I have only a minor concern about what I have seen of Beachy's mechanics on the mound thus far. To me, he looks like he doesn't get the trunk of his body enough into his pitches. In other words, he uses his strong arms but not his thighs and legs in getting power for his release point. I have a slight concern that he is putting more stress on his arm than necessary and he is working harder to gain torque than needed. Additional strain on the elbow or shoulder could result in an injury. However, Beachy is so strong and fit that he can probably continue pitching in his current fashion without negative ramifications. Other than that, I can find no real concerns with his mechanics.

I certainly can't guarantee how good Beachy can be at the big league level. Lots of scouts would say, "Show me again. And then again. I'll believe it when I see him repeat it." Let's not forget that Beachy looked pretty solid late last season. Solid enough for me to draft him in my mixed league drafts before the season began. I even told the commissioner of my league about him before the draft began. He trusted my evaluation, but I beat him to the punch and nabbed Beachy before he could even think about grabbing him. Will I be rewarded? I think Beachy has the temperament, the repertoire and the ability to hold on to his starter's role. I also feel he will find success and success will find him. Will he struggle at times? Probably. Even the best pitchers have off days and scuffle occasionally.

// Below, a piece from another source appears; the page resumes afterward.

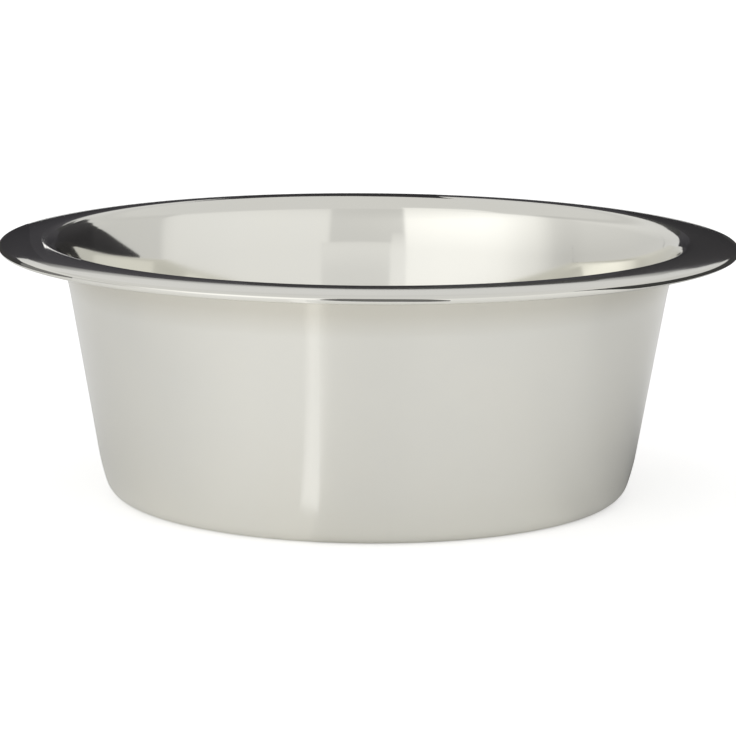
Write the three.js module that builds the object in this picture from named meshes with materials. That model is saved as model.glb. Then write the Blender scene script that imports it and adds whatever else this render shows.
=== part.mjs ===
// Stainless steel pet bowl, pressed in one piece from a single round sheet.
// Millimetres, +Z up. The origin is the middle of the foot, on the surface the bowl stands on.

import * as THREE from 'three';

const degrees = THREE.MathUtils.degToRad;

// Driving dimensions
const rimDiameter = 216;
const height = 76;
const sheet = 0.6;

// Flange: from the crest it falls away outwards in a shallow dome, and its edge rolls under
const flangeWidth = 12;
const flangeFall = degrees(12);
const rollRadius = 1.15;
const rollTuck = degrees(180);

// The top of the side wall flares out, then bends over into the flange. Both are measured on the outside.
const neckRadius = 5.75;
const flareRadius = 60;
const flareTurn = degrees(12);

// Side wall, and the two arcs that carry it into the foot, measured on the outside
const wallLean = degrees(9.8);
const wallEaseRadius = 64;
const wallEaseTurn = degrees(8.5);
const footRadius = 6.5;

// Raised panel in the middle of the base, which leaves a flat ring to stand on
const footRingWidth = 7;
const panelRise = 1.2;
const panelStepRadius = 2;

// Facets
const facetsRound = 72;
const stepsPanel = 2;
const stepsFoot = 5;
const stepsEase = 2;
const stepsFlare = 3;
const stepsNeck = 6;
const stepsDome = 3;
const stepsRollTop = 3;
const stepsRollTuck = 6;

const up = Math.PI / 2;
const down = -Math.PI / 2;

const along = (angle, length) => new THREE.Vector2(Math.cos(angle), Math.sin(angle)).multiplyScalar(length);

// Centres of the arcs at the rim. Each arc meets the next one without a kink.
const rimRadius = rimDiameter / 2;
const crestRadius = rimRadius - flangeWidth;
const domeRadius = rollRadius + (flangeWidth - rollRadius) / Math.sin(flangeFall);
const domeEnd = up - flangeFall;
const domeCentre = new THREE.Vector2(crestRadius, height - domeRadius);
const rollCentre = domeCentre.clone().add(along(domeEnd, domeRadius - rollRadius));
const neckCentre = new THREE.Vector2(crestRadius, height - sheet - neckRadius);
const flareStart = Math.PI - wallLean;
const neckStart = flareStart - flareTurn;
const flareCentre = neckCentre.clone().add(along(neckStart, neckRadius - flareRadius));

// Centres of the arcs at the foot. The wall's line settles how far out they lie.
const wallNormal = along(-wallLean, 1);
const wallOffset = flareCentre.dot(wallNormal) - flareRadius;
const easeStart = -wallLean - wallEaseTurn;
const footToEase = footRadius - wallEaseRadius;
const footCentreRadius = (wallOffset - wallEaseRadius + footRadius * Math.sin(wallLean)
  - footToEase * Math.cos(wallEaseTurn)) / Math.cos(wallLean);
const footCentre = new THREE.Vector2(footCentreRadius, footRadius);
const easeCentre = footCentre.clone().add(along(easeStart, footToEase));

// The step round the raised panel is an S of two equal turns.
const stepOuterRadius = panelStepRadius + sheet;
const stepTurn = Math.acos(1 - panelRise / (panelStepRadius + stepOuterRadius));
const stepWidth = (panelStepRadius + stepOuterRadius) * Math.sin(stepTurn);
const ringInnerRadius = footCentreRadius - footRingWidth;
const stepOuterCentre = new THREE.Vector2(ringInnerRadius, stepOuterRadius);
const stepInnerCentre = new THREE.Vector2(ringInnerRadius - stepWidth, panelRise - panelStepRadius);

function arc(centre, radius, from, to, steps) {
  const points = [];
  for (let i = 0; i <= steps; i += 1) {
    const angle = THREE.MathUtils.lerp(from, to, i / steps);
    points.push(centre.clone().add(along(angle, radius)));
  }
  return points;
}

// One face of the sheet, from the middle of the base to the tip of the roll.
// depth is 0 on the underside and the sheet's thickness on the upper side.
function sheetFace(depth) {
  return [
    new THREE.Vector2(0, panelRise + depth),
    ...arc(stepInnerCentre, panelStepRadius + depth, up, up - stepTurn, stepsPanel),
    ...arc(stepOuterCentre, stepOuterRadius - depth, down - stepTurn, down, stepsPanel).slice(1),
    ...arc(footCentre, footRadius - depth, down, easeStart, stepsFoot),
    ...arc(easeCentre, wallEaseRadius - depth, easeStart, -wallLean, stepsEase).slice(1),
    ...arc(flareCentre, flareRadius + depth, flareStart, neckStart, stepsFlare),
    ...arc(neckCentre, neckRadius + depth, neckStart, up, stepsNeck).slice(1),
    ...arc(domeCentre, domeRadius - sheet + depth, up, domeEnd, stepsDome).slice(1),
    ...arc(rollCentre, rollRadius - sheet + depth, domeEnd, 0, stepsRollTop).slice(1),
    ...arc(rollCentre, rollRadius - sheet + depth, 0, -rollTuck, stepsRollTuck).slice(1),
  ];
}

function bowlGeometry() {
  const underside = sheetFace(0);
  const upperSide = sheetFace(sheet).reverse();
  const geometry = new THREE.LatheGeometry([...underside, ...upperSide], facetsRound);
  geometry.rotateX(Math.PI / 2);
  return geometry;
}

const stainlessSteel = new THREE.MeshStandardMaterial({
  color: 0xc9c7c0,
  roughness: 0.25,
  metalness: 1,
});

const bowl = new THREE.Mesh(bowlGeometry(), stainlessSteel);
bowl.name = 'bowl';

const petBowl = new THREE.Group();
petBowl.add(bowl);

export default petBowl;
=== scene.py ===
"""Stainless steel pet bowl on a pale studio floor."""

import math

import bmesh
import bpy
from mathutils import Matrix, Vector


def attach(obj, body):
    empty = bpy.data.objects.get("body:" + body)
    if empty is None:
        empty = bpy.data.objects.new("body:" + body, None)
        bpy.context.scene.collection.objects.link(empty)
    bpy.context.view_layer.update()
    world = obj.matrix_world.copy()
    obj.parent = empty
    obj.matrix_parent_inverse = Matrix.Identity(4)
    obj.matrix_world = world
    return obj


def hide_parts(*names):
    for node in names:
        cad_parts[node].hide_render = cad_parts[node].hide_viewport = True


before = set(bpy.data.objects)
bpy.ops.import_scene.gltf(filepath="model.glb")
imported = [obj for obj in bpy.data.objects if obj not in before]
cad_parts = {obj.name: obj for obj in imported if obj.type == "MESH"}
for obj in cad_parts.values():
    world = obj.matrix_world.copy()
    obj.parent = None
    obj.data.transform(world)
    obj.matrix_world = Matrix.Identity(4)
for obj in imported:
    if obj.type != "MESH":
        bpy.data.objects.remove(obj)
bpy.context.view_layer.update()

# The bowl
# One round blank of stainless steel sheet, drawn into a leaning wall over a flat foot, with a domed
# flange that ends in a rolled edge. The inside, the flange and the roll are polished, and the outside
# keeps the satin of a belt that ran round it.

millimetre = 0.001
rim_radius = 108 * millimetre
height = 76 * millimetre
sheet = 0.6 * millimetre

flange_width = 12 * millimetre
flange_fall = math.radians(12)
roll_radius = 1.15 * millimetre
roll_tuck = math.radians(180)
neck_radius = 5.75 * millimetre
flare_radius = 60 * millimetre
flare_turn = math.radians(12)
wall_lean = math.radians(9.8)
ease_radius = 64 * millimetre
ease_turn = math.radians(8.5)
foot_radius = 6.5 * millimetre
foot_ring_width = 7 * millimetre
panel_rise = 1.2 * millimetre
panel_step_radius = 2 * millimetre


def polar(angle, length):
    """A point of the profile plane, from its angle above +X and its distance."""
    return Vector((math.cos(angle), 0, math.sin(angle))) * length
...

So yes, I do think we'll see Beachy repeat his outstanding start against the Brewers. I do think he'll keep his team in games. I think his ERA and WHIP will be low, his strikeouts high and he'll win games. He'll keep the ball in the park and he'll provide quality start after quality start. Why? Because he just knows how to go about his business by using his skills to the best of his ability. He's a mature, level-headed guy with a good work ethic on a team that knows how to develop and handle pitchers. While he may not be a top of the rotation, "lights out" type of ace starter, Beachy should settle nicely in the middle of the rotation and carve out a very respectable career as a dependable starter.